ST. JOHN'S, N.L. - Kathy Dunderdale is running for the leadership of Newfoundland and Labrador's Progressive Conservative party as she makes a bid to hold on to the premier's seat, a job she initially accepted on an interim basis.

"I am enthusiastically here this morning to throw my hat into the ring," Dunderdale announced at a news conference Thursday.

"It's an exciting opportunity for me that I've taken some time to consider, as I promised I would, over the Christmas holidays."

The announcement marks a shift in Dunderdale's thinking from when she was sworn-in about four weeks ago to replace Danny Williams. She had initially indicated she wanted to focus on running the province, not running a leadership campaign.

"It was important to me to have a seamless transition. There wasn't a lot of advance notice about the resignation of premier Williams," she said, adding that she only found out the night before it happened.

Dunderdale's announcement comes after senior cabinet ministers said they won't be candidates for the leadership.

"I've had time to have conversations with colleagues and friends and family, of course, and it's an exciting opportunity, one that I didn't expect," she said.

Dunderdale said she was prepared to step down as premier if other candidates come forward to challenge for the party's top job.

Nominations close Jan. 10. The party has said a leadership convention will be held in the spring.

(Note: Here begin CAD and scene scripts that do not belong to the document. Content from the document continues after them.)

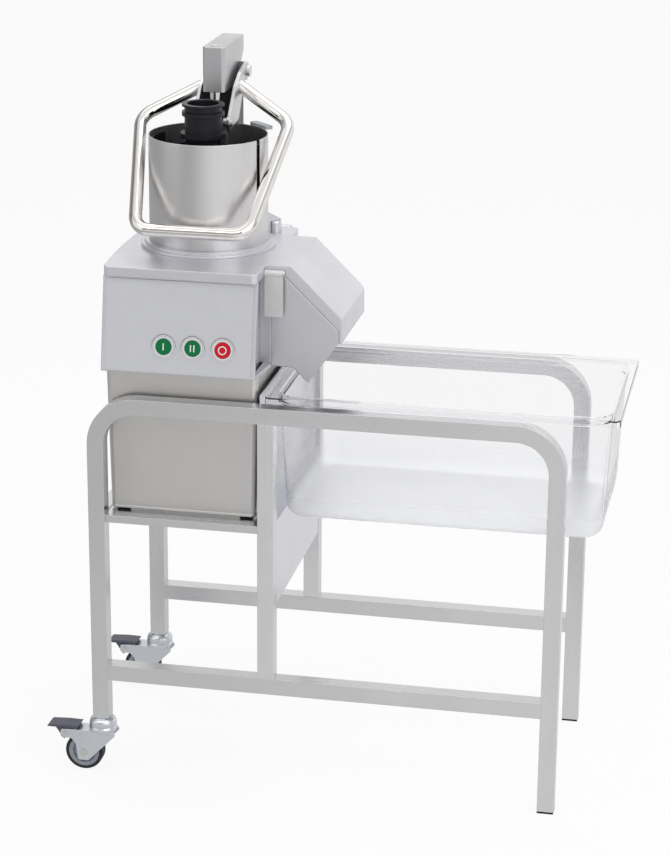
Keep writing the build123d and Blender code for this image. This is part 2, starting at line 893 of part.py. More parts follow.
lid_bottom = housing_top + seat_gap
lid_front = front + lid_from_front
lid_back = front + lid_back_from_front
lid_y = (lid_front + lid_back) / 2
lid_right = base_x + lid_half
latch_y = front + latch_from_front
pin_y = latch_y + latch_plate
with BuildPart() as lid:
    with BuildSketch(level(lid_bottom)):
        with BuildLine():
            Polyline(
                (base_x - lid_half + 2, lid_front),
                (lid_right, lid_front),
                (lid_right, lid_back),
                (base_x - lid_half + 2, lid_back),
            )
            ThreePointArc(
                (base_x - lid_half + 2, lid_back),
                (base_x - lid_half - lid_bulge, lid_y),
                (base_x - lid_half + 2, lid_front),
            )
        make_face()
        fillet(vertices(), 8)
    extrude(amount=lid_top - lid_bottom)
    with BuildSketch(level(lid_bottom, base_x, lid_y)):
        RectangleRounded(2 * lid_half - 2 * lid_wall, lid_back - lid_front - 2 * lid_wall, 4)
        with Locations((hopper_x - base_x, hopper_y - lid_y)):
            Circle(hopper_radius + lid_wall, mode=Mode.SUBTRACT)
        with Locations((lid_half - 12, pin_y - lid_y)):
            Rectangle(24, 20, mode=Mode.SUBTRACT)
    extrude(amount=lid_top - lid_wall - lid_bottom, mode=Mode.SUBTRACT)
    with BuildSketch(side(chute_ys[1])):
        with BuildLine():
            Polyline(
                (lid_right - lid_wall, lid_top),
                (left + hood_flat_end, lid_top),
                (left + hood_nose - 4, hood_nose_top),
                (left + hood_nose, hood_nose_top - 6),
                (left + hood_nose, hood_foot),
                (left + hood_nose - hood_wall, hood_foot),
                (left + hood_nose - hood_wall, seam_end[1] + seat_gap * 1.5),
                (seam_start[0] + seat_gap, lid_bottom),
                (lid_right - lid_wall, lid_bottom),
                close=True,
            )
        make_face()
    extrude(amount=chute_ys[1] - chute_ys[0])
    with BuildSketch(side(chute_ys[1] - hood_wall)):
        with BuildLine():
            Polyline(
                (lid_right - 2 * lid_wall, lid_top - lid_wall),
                (left + hood_flat_end - 2, lid_top - lid_wall),
                (left + hood_nose - hood_wall - 3, hood_nose_top - 4),
                (left + hood_nose - hood_wall, hood_nose_top - 7),
                (left + hood_nose - hood_wall, hood_foot - 1),
                (left + hood_nose - 40, hood_foot - 1),
                (lid_right - 2 * lid_wall, lid_bottom - 10),
                close=True,
            )
        make_face()
    extrude(amount=chute_ys[1] - chute_ys[0] - 2 * hood_wall, mode=Mode.SUBTRACT)
    with BuildSketch(level(lid_bottom, hopper_x, hopper_y)):
        Circle(hopper_radius - hopper_wall)
    extrude(amount=lid_top - lid_bottom, mode=Mode.SUBTRACT)
    for ear_side in (-1, 1):
        with BuildSketch(end(hopper_x + ear_side * (ear_inner + ear_split) / 2)):
            with BuildLine():
                Polyline(
                    (lid_back - lid_wall, lid_top - 1),
                    (hinge_y, hinge_height + knuckle),
                    (hinge_y - 5, lid_bottom + 1),
                    (lid_back - lid_wall, lid_bottom + 1),
                    close=True,
                )
            make_face()
            with Locations((hinge_y, hinge_height)):
                Circle(knuckle)
                Circle(hinge_pin / 2 + running_gap, mode=Mode.SUBTRACT)
        extrude(amount=(ear_split - ear_inner) / 2 - seat_gap, both=True)
    with BuildSketch(end(lid_right)):
        with Locations((pin_y, latch_pin_height)):
            Circle(latch_pin / 2)
    extrude(amount=-16, mode=Mode.SUBTRACT)
write(lid, "lid")

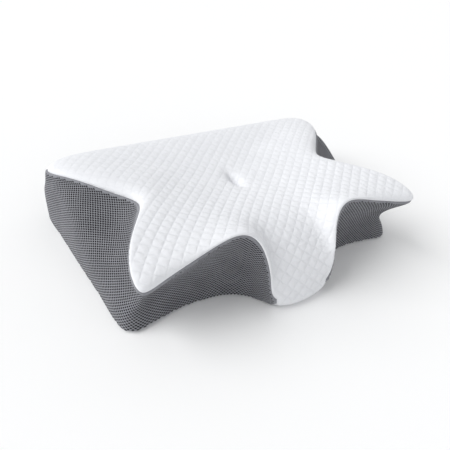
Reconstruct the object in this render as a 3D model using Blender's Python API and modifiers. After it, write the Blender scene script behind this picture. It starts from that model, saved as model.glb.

When she was sworn-in, Dunderdale became the province's first female premier.

At the time, she called her elevation to premier a bittersweet day.

The 58-year-old grandmother of three said women in the province had gone from having no vote in 1925 to holding top political office. But she said it was also wrenching to see Williams leave politics after a raucous and successful seven-year stint.

On Thursday, Dunderdale said she would bring a different style than Williams to the premier's office if she wins the leadership.

"I'm a different act," she said. "All of us bring our own strengths, our own personality to whatever we do. I have confidence in my ability to do this job."

Dunderdale is a former social worker and communications specialist.

She became the 10th premier of Newfoundland and Labrador on Dec. 3, just over a week after Williams stunned the province with news that he was quitting politics to resume his business career.

Dunderdale is one of just six women ever to lead a province in Canada. The only other female premier in the country is Eva Aariak of Nunavut.

In Newfoundland and Labrador, all three political parties are now led by women.

Dunderdale attended Memorial University of Newfoundland. She cut her political teeth as a town councillor, eventually becoming deputy mayor of Burin, her hometown on the island's southern shore.

The next fixed-date provincial election in Newfoundland and Labrador is set for October.